D’une manière générale, une refonte de l’exercice de la démocratie est indispensable si l’on se réfère à la crise politique qui se poursuit sans désemparer. Le résultat des dernières élections islandaises l’a encore confirmé. Le premier ministre conservateur a réussi à résister à une érosion trop prononcée de ses résultats aux élections législatives, arrivant premier, mais ni son Parti de l’indépendance (conservateur), ni le mouvement Gauche-Verts n’a obtenu la majorité des sièges, ouvrant une période d’incertitude. Mais, ce qui se passe en Islande pouvant être relativisé étant donné la dimension du pays, il faut se tourner encore une fois vers l’Italie.
La réforme électorale destinée à empêcher le Mouvement des 5 étoiles d’accéder au gouvernement ne semble pas produire ses effets escomptés. D’après les derniers sondages, celui-ci sortirait en tête des intentions de vote, se détachant du Parti démocrate avec lequel il était au coude à coude précédemment, Forza Italia et la Ligue du Nord récupérant les 5% d’intentions de vote perdues.
Les élections législatives n’auront lieu qu’au printemps prochain, mais la poursuite des jeux politiques italiens traditionnels s’annonce déjà. Ni l’un ni l’autre des deux pôles, Mouvement des 5 étoiles exclu, ne serait en effet en mesure de l’emporter si la tendance révélée par ce sondage se confirmait, y compris une coalition Forza Italia et Ligue du Nord.
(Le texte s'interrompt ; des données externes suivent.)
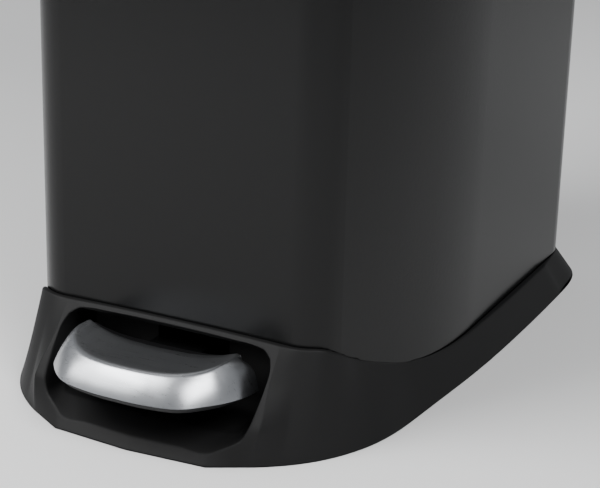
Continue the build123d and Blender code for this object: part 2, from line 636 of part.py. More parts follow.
with BuildPart() as lid_bracket:
    for x in (-ARM_OUT, ARM_IN):
        with BuildSketch(Plane.YZ.offset(x)):
            add(lid_arm_face())
        extrude(amount=ARM_OUT - ARM_IN)
    add(box_at((-30, LID_REAR - 40, LID_BOTTOM + 8), (30, LID_REAR - 5.5, LID_BOTTOM + 10)))
    add(rod_along_x(HINGE_Y, HINGE_Z, HINGE_R + RUN, -40, 40), mode=Mode.SUBTRACT)
    add(rod_along_x(YOKE_Y, YOKE_Z, YOKE_PIN_R, -40, 40), mode=Mode.SUBTRACT)

with BuildPart() as yoke_pin:
    add(rod_along_x(YOKE_Y, YOKE_Z, YOKE_PIN_R, -ARM_OUT - 1, ARM_OUT + 1))

with BuildPart() as lid_screws:
    with Locations([(x, LID_REAR + dy, LID_BOTTOM + 6.4) for x in (-23, 23) for dy in (-33, -14)]):
        Cylinder(3.2, 1.6, align=(Align.CENTER, Align.CENTER, Align.MIN))

# ---- write --------------------------------------------------------------------------------
PIECES = {
    "base_housing": base_housing.part, "bottom_plate": bottom_plate.part,
    "rubber_feet": rubber_feet.part, "base_screws": base_screws.part,
    "outer_shell": outer_shell.part, "pedal_cover": pedal_cover.part,
    "pedal_core": pedal_core.part, "pedal_lever": pedal_lever.part,
    "lever_bushes": lever_bushes.part, "lever_axle": lever_axle.part,
    "axle_clips": axle_clips.part, "axle_bracket_left": axle_bracket_left,
    "axle_bracket_right": axle_bracket_right, "bracket_screws": bracket_screws.part,
    "lever_pin": lever_pin.part, "pedal_screws": pedal_screws.part,
    "rod_foot": rod_foot.part, "push_rod": push_rod.part, "rod_yoke": rod_yoke.part,
    "rod_guide_lower": rod_guide_lower, "rod_guide_upper": rod_guide_upper,
    "damper_cylinder": damper_cylinder.part, "damper_bracket": damper_bracket.part,
    "damper_rod": damper_rod.part, "damper_clamp": damper_clamp.part,
    "inner_bucket": inner_bucket.part, "bag_ring": bag_ring.part,
    "top_collar": top_collar.part, "hinge_pin": hinge_pin.part,
    "hinge_pin_clips": hinge_pin_clips.part, "rear_hinge_cover": rear_hinge_cover.part,
    "lid_bumpers": lid_bumpers.part, "lid_skin": lid_skin.part, "lid_liner": lid_liner.part,
    "lid_bracket": lid_bracket.part, "yoke_pin": yoke_pin.part, "lid_screws": lid_screws.part,
}
for piece_name, piece in PIECES.items():
    save(piece, piece_name)
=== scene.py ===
# %% [markdown]
# # A slim pedal bin, finished in Blender
#
# The bin stands on the floor. Its steel body sits in a flared moulded base, a stainless pedal
# looks out of a foot opening in that base, and a lid is hinged at the rear. The CAD model is
# already to size, so it is loaded first and never moved. Everything below either gives a CAD
# piece its finish or builds a finer skin exactly where the CAD piece is. Lengths in this file
# are metres; the small helper `mm` lets the numbers read as a maker would say them.

# %% Load the frame
import json
import math

import bmesh
import bpy
import numpy as np
from mathutils import Matrix, Vector


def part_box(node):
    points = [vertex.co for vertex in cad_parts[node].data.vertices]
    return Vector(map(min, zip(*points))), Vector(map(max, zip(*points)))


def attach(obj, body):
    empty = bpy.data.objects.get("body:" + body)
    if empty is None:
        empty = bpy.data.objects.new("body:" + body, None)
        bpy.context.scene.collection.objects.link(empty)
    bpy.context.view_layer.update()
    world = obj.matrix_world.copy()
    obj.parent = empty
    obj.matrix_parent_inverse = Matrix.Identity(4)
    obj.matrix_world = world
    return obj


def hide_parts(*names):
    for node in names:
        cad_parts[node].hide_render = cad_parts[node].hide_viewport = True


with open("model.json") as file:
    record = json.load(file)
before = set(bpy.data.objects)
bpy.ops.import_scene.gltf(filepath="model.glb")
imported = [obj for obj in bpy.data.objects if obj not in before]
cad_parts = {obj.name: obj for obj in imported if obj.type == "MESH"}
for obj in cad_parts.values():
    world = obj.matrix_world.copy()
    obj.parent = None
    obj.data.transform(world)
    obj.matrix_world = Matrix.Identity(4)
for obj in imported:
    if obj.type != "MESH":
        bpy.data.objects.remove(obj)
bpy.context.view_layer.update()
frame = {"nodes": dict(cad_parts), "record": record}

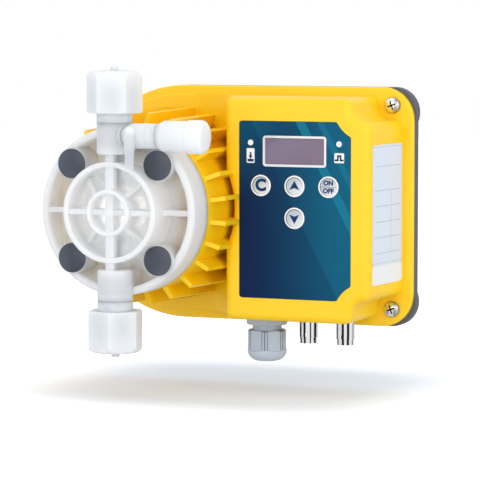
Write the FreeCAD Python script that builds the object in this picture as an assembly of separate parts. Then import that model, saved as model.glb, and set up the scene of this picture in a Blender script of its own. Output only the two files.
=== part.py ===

Va-t-on assister à l’éclosion de gouvernements minoritaires en Europe, sur les modes existant déjà à Madrid et à Lisbonne ? C’est une hypothèse à suivre en Italie, mais aussi en Allemagne, qui fragiliserait si elle se vérifiait cette Europe où les chefs d’État et de gouvernement se sont arrogés les principaux pouvoirs.
Considéré comme une valeur sûre, le repli derrière les frontières nationales à tendance chauvine xénophobe profite principalement à l’extrême-droite. Les partis de gouvernement, en pleine crise existentielle, vilipendent non sans morgue le populisme tout en l’alimentant. Et la monnaie unique, dénoncée aujourd’hui comme l’étaient les banques hier parce que plus visible, est visée comme étant la principale responsable de la politique d’austérité qui a été imposée. Erreur de tir !
On cherche à gauche des options alternatives. La tenue de conférences européennes pour un plan B masque mal que leurs participants n’en disposent pas, mis à part quelques slogans ronflants. Sa troisième édition s’est tenue à Lisbonne sous le slogan « Pour une Europe de coopération démocratique et de solidarité », aux généreuses intentions mais aux contours flous. Marisa Matias, la coordinatrice de la conférence, membre du Bloc de Gauche, lui a donné comme perspective : « initier et soutenir les mouvements de désobéissance civile », signant l’absence de toute vision.
L’extrême-gauche et assimilés qui ne se sont pas commis avec l’idéologie social-libérale ne parviennent pas à sortir de l’incantation. Seul Yanis Varoufakis tente difficilement de lancer son mouvement pan-européen DIEM 25 en développant sa propre vision structurée. A l’arrivée, le débat va s’enclencher pour ou contre l’Europe telle qu’elle est, à l’occasion des prochaines élections européennes du printemps 2019 que prépare déjà un Emmanuel Macron qui se présente à son avantage comme son réformateur.